How, Exactly, Do You Store Curry Leaves?
No shade to bay leaves — which do have their place in the kitchen — but if you're looking for a little green leaf that you can really taste in a dish, you're looking for curry leaves. Highly fragrant, with an enchanting flavor redolent of lemongrass and basil, curry leaves are common in foods from southern India, and are generally found in the U.S. in Indian groceries. Name notwithstanding, curry leaves (from the curry tree, Murraya koenegii) aren't related to the blend of ground spices we refer to as curry powder. Often the leaves are used to make tadka (aka tarka), in which they're added with other spices to infuse hot oil that's then poured over dal or other dishes.

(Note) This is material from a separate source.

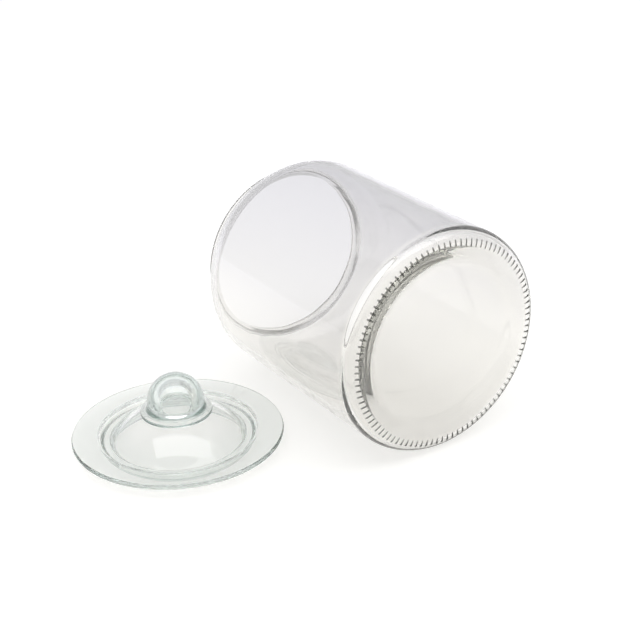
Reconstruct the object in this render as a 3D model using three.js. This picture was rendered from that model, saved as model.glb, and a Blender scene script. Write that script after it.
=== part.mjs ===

Another benefit is their affordability. A pack of five sprigs, with dozens of leaves attached, might cost just a few bucks. Their abundance, though, can present a challenge — like if a recipe calls for only 10 leaves or a single sprig. What to do with the extras? How do you store the leaves so they stay fresh for as long as possible?
Luckily, this isn't an especially delicate herb. Curry leaves keep well, and you've got a number of choices for how to store them. Washed and dried, they'll be good for a week or more in the fridge. Or keep them in a sealed plastic bag in the freezer, knowing you can just dip in whenever you need a few leaves. Curry leaves can also be dried and stored in an airtight container.
How to make sure your curry leaves last as long as possible
When shopping, look for curry leaves that are vibrantly green without dark spots. Some cooks like to rinse their leaves when they take them home, while others prefer to wipe them clean with a paper towel. The important thing is that they don't stay wet, as water will speed up decay. Dry them well before storing them in the fridge, and keep them in a plastic zipper bag between layers of paper towel to absorb any dampness. They should stay fresh for a week or longer.
If you're not going to use them that soon, just throw them in the freezer. Make sure they're dry, then sandwich them between paper towels and store them in a sealed plastic bag. They'll be good for a couple of months. Use as directed by whatever recipe you're making — they're thin enough that they thaw, basically, as soon as they leave the freezer.
Finally, it's possible to dry curry leaves in a dehydrator or using the sun, then store them as you would any other dried herb — out of the sunlight, in a sealed jar. They may lose a little of their punch this way, but they'll still be plenty delicious. Whether fresh or dried, curry leaves are a bit like bay leaves in the sense that some people pick them out of their food, as they're a little chewy. But there's no harm in eating them — only a ton of flavor.